Saturday, September 12, 2009

Saturday Morning Musings - the need for administrative simplification

When I was first at university I found quite all those descriptions of social structures so loved by anthropologists to be quite eye-glazing. Now, willy-nilly, I am being forced to revisit them.

In the case of the Kamilaroi, the structure of moiety, section and totemic clan created defining sets of relationships that encompassed not just people, but the world around them. Everything had a place and was in its place. The difficulty for the outsider lies in understanding not just the mechanics of relationships, the eye-glazing part, but what it actually might mean in practice.

To the anthropologist, the fact that one group of people that a boy might marry can be defined as mother's mother's brother's daughter's daughter is of great importance. To the boy knowing the social structures, it just was.

Even then, human beings being human beings, problems could arise. The reason why there were social sanctions including punishment by death against certain types of relationships is that such relationships existed.

We all face great difficulties in understanding other people, more so when the cultural or behavioural markers that we use to interpret and simplify behaviour and relationships do not apply or apply in sometimes subtly different ways.

You can see this in the difficulty that Australian and US people sometimes find in understanding each other. Another example is the way Australians use the word please as compared to Asian cultures.

Over the years I have worked in the government, corporate and not-for-profit sectors.

In my work as a policy adviser, I have tried to emphasise the need to recognise and accommodate variation. This is less important in the private sector. Of course firms have to recognise cross-cultural issues. They also have to recognise variations in market places. But, in general, the issues that they deal with are simpler, the likelihood of perverse (unexpected) results less.  

  Commentary on the results from Australia's national literacy and numeracy tests for years 3, 5 and 7 and 9 released yesterday have focused on the much poorer results in the Northern Territory, pulled down by the high number of Aboriginal students. Of course they are worse, the gap is substantial, but we already knew that. Other than providing a rough measure of the gap still to be met, they tell us very little that we did not already know.

The same thing holds at individual and national level.

As parents, we were obviously interested in where our daughters stood in these types of tests. However, beyond interest, we would only have responded if the test results told us something we did not know, indicating that there was a problem or, perhaps, that our daughters were doing better than we realised.

At state or territory level, and with the exception of the Northern Territory, I find it difficult to know just what the variations in results mean. To understand this, I would need to understand the differences between state education systems, as well as variations in demography. The Australian Capital Territory, for example, should do a little better than NSW simply because it starts with (on average) a better educated population to begin with.

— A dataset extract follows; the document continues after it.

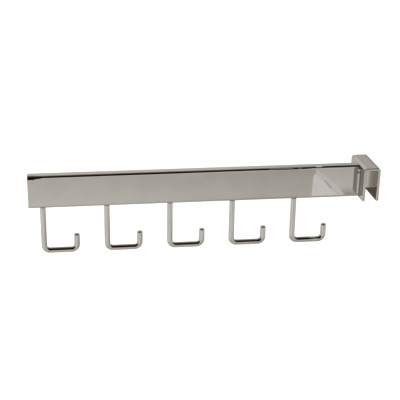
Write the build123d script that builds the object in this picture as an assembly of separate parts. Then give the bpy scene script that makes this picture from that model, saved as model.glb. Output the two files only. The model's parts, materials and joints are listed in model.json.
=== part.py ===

Variations within states are not published, but would be of interest. Again, I am not sure that they would tell us anything new, but they might provide a measure of what we already knew. However, these figures are unlikely to be published because of their potential impact on the dynamics of state politics.

In my writing in the lead-up too and following the Federal election I suggested that the Rudd Government risked trying to do too much, too soon. Then and later I tried to point to the problems associated with the mechanistic application of simplified universal measurement based approaches.

In a sense, the chickens have started coming home to roost. The failures of the Rudd Government, and there have been failures, are all directly linked to the points I tried to make.

Continuing failures in the delivery of remote indigenous housing in the Northern Territory have forced drastic simplification. The Government is struggling to deliver the simplified national industrial relations system in the face of regional and industry variation. Problems with delivery on the schools side have forced changes to the national stimulus package, in so doing reducing the number of social houses. According to the Australian, the government's $2 billion flagship training program is facing a crisis of confidence with almost universal criticism from employers, unions and educators that it is doing nothing to solve the skills shortage.

These are not party political comments. Over the last four years I have written extensively on what I see as failures in public policy and administration, focusing on both the NSW Labor and Howard Governments. My charge is that our current systems of public administration are no longer effective.

Written in June last year, Is Mr Rudd being New South Walesed? expresses my concern that the Rudd Government was in danger of replicating past errors. I returned to this theme in January in Mr Rudd's continued New South Walesing. These posts reflect my concern about the importation of non-working models.

Our problem today is that our systems have become so ritualised and inter-connected that they are as difficult to understand as Kamilaroi kinship systems. A full process mapping chart of a unit in a  modern agency with its multiple hard and dotted reporting lines and reporting and decision procedures is in fact far more complex than the equivalent map for a Kamilaroi local group.

We need to simplify if we are to improve performance. Here we face another problem. Those recruited to positions have generally grown up in the current system. This holds whether people come from the public service or corporate sector. There is a pervasive management culture that, in turn, is a sub-set of the broader culture. People know that things are wrong, but find it hard to think outside the box, harder to bring about change.

Sometimes when I talk about these things I am seen as out of touch, conservative, some-one who wants to restore the past. I am not and I do not. My post Staff performance measurement in Australia's universities can be read in conservative terms. However, it is not conservative to suggest that an entire system has failed.  My frustrations with what I see as non-performance have simply radicalised me.